An Arizona physician, who spoke on condition of anonymity, said, "The assumption is that you already are competent and (have hospital privileges) to perform laparoscopic surgery. The requirement to be privileged in robotic surgery is three cases."
Several board-certified surgeons told WKMG-TV that's not enough for any surgeon learning the new technology.
A veteran surgeon who spoke on condition of anonymity said "I think there are certain surgeons who should not be doing robotic surgery."
The surgeons who spoke to WKMG-TV felt that patients need to have access to a surgeon's success rate, a sort of medical report card.
David Antoon, 69, a volunteer patient advocate with Consumer Reports, told WKMG-TV he agrees but he wants the federal government to develop a protocol for training surgeons on the Da Vinci devices or any robotic surgical system.
"We need national credentialing standards," Antoon said."We do not have that in this country."
Antoon filed a lawsuit against the Cleveland Clinic after he learned his prostate surgery was "handed off to doctors in training."
His 10-year legal fight ended in dismissal but he blames that on tort reform that limited his legal leverage.
"Nobody gets full accountability in a lawsuit," Antoon said. "You can't be made whole."
Nativity Najera, 36, of Arizona, is still looking for an attorney to represent her in a malpractice case involving a hysterectomy.
She blames the manufacturer Intuitive Surgical Systems Inc., as well as her gynecologist, who, according to Najera, had performed less than a dozen hysterectomies using the device when he performed hers.
"It's been horrible," a tearful Najera told WKMG-TV. I've had five surgeries, three procedures to help me with the pain and walking, and I pretty much lost my life in those couple of seconds."
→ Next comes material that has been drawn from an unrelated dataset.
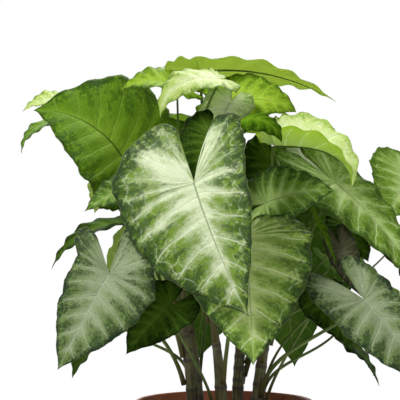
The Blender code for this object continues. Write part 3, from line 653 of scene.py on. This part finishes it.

Najera said she was a very active "soccer mom" now she says, she can't leave her house because of the pain.
The Da Vinci website clearly states that "there are risks with any surgical procedure."
The $2 million machine is designed to provide minimally invasive surgery.
A recent review of Food and Drug Administration records by Pennsylvania-based Device Events found more than 19,000 reported malfunctions, injuries, and deaths involving Da Vinci robotic-assisted surgeries between 2000 and September 2017.
There have been an estimated 3 million procedures performed using the Da Vinci system.
Still, some doctors aren't sure the technology is effective in all procedures.
Thursday's Wall Street Journal cited medical studies in the Journal of American Medical Association that said, "in some types of surgery," robotic surgical procedures "have a lower success rate."